Adrienne Kennedy. I have two photos from A Rat’s Mass hanging on the filing cabinet in my office. I printed them to show my students a few years ago, and then I couldn’t file them away. The characters are humans turning into rats, and as horrible as that is, the images are strikingly beautiful, almost sacred.
Judith Thompson. Sometimes I finish writing a scene and think, “Done!”—but then I know it’s not really done, so I ask myself: What would Judith Thompson do? (My students think I should have “WWJTD?” engraved on a bracelet.) I’m thinking in particular of Lion in the Streets, where she pushes each scene way past anyone’s comfort zone and shows just how brutal even small talk can be.

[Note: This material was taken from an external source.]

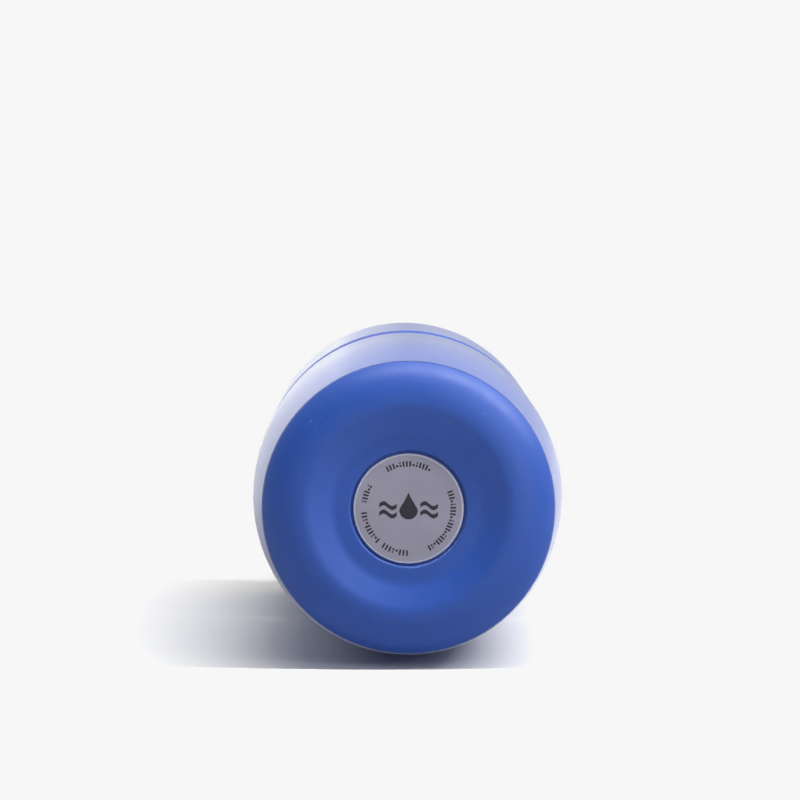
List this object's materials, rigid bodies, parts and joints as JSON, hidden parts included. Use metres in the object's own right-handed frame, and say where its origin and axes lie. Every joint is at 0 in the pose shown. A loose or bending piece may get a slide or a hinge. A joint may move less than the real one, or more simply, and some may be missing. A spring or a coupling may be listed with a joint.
{
  "type": "water bottle",
  "caption": "Insulated double-wall steel cycling bottle with a cage groove, a screw cap and a push-pull drinking nozzle with a vent straw.",
  "frame": {"origin": "middle of the foot ring's plane, where the bottle stands", "axes": "+Z along the bottle's axis from the base to the nozzle; the straw stands off the axis towards +X"},
  "size_m": [0.0734, 0.0734, 0.2443],
  "materials": {
    "coated_steel": "satin blue powder coat",
    "bare_steel": "satin electropolished",
    "brushed_disc": "finely bead-blasted, dark marks",
    "getter": "sintered, dull",
    "seal_glass": "fused bead",
    "adhesive": "soft film",
    "cap_plastic": "fine moulded texture",
    "liner_plastic": "smooth moulded",
    "silicone": "soft matt",
    "mouthpiece": "soft matt silicone",
    "straw_plastic": "translucent"
  },
  "bodies": {
    "bottle": {"outer_shell": "coated_steel", "base_cup": "coated_steel", "inner_flask": "bare_steel", "inner_base": "bare_steel", "getter_clip": "bare_steel", "getter_pellet": "getter", "vacuum_seal": "seal_glass", "disc_adhesive": "adhesive", "base_disc": "brushed_disc"},
    "seal": {"cap_gasket": "silicone"},
    "cap": {"cap_shell": "cap_plastic", "cap_liner": "liner_plastic", "valve_post": "liner_plastic", "post_seal": "silicone", "tower_seal": "silicone", "vent_valve": "silicone", "straw_socket": "silicone", "vent_straw": "straw_plastic"},
    "nozzle": {"nozzle_sleeve": "cap_plastic", "nozzle_mouthpiece": "mouthpiece"}
  },
  "joints": [
    {"name": "cap_lift", "type": "slide", "parent": "bottle", "child": "seal", "axis": [0, 0, 1], "range_m": [0, 0.005]},
    {"name": "cap_turn", "type": "hinge", "parent": "seal", "child": "cap", "pos_m": [0, 0, 0.2], "axis": [0, 0, 1], "range_deg": [0, 450]},
    {"name": "nozzle_pull", "type": "slide", "parent": "cap", "child": "nozzle", "axis": [0, 0, 1], "range_m": [0, 0.0065]}
  ],
  "couplings": [
    {"joint": "cap_lift", "follows": "cap_turn", "m_per_rad": 0.00063662}
  ]
}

Quiara Alegría Hudes. I planted an asparagus patch and a giant hollyhock right in front of my house to make it look like Mama Ginny’s garden.
What’s missing from theatre today?
Normally I’d say women’s voices, but here we are (!)—at least for a few months.
What are you working on now?
The official title is Don’t Kill the Angels, but I think of it as my brain play. It’s about something neuroscientists call a “feeling of presence”: the imagined but palpable sense that someone (a god, an angel, an alien, etc.) is there with you. It can be positive or negative—calming or terrifying. Henry Fuseli’s painting The Nightmare is considered a portrait of this condition. I guess you could call my play a dramatization of this condition—at least that’s my goal. My main character is a lizard.
Answer this: “If I weren’t a playwright, I would be … “
A professor. Well, I am a professor. And I teach playwriting. Pretty cool, eh?
Anything you would like to add?
Yes! Come see Witches Vanish. I am floored by what Venus is doing with it. They’re unbelievably good.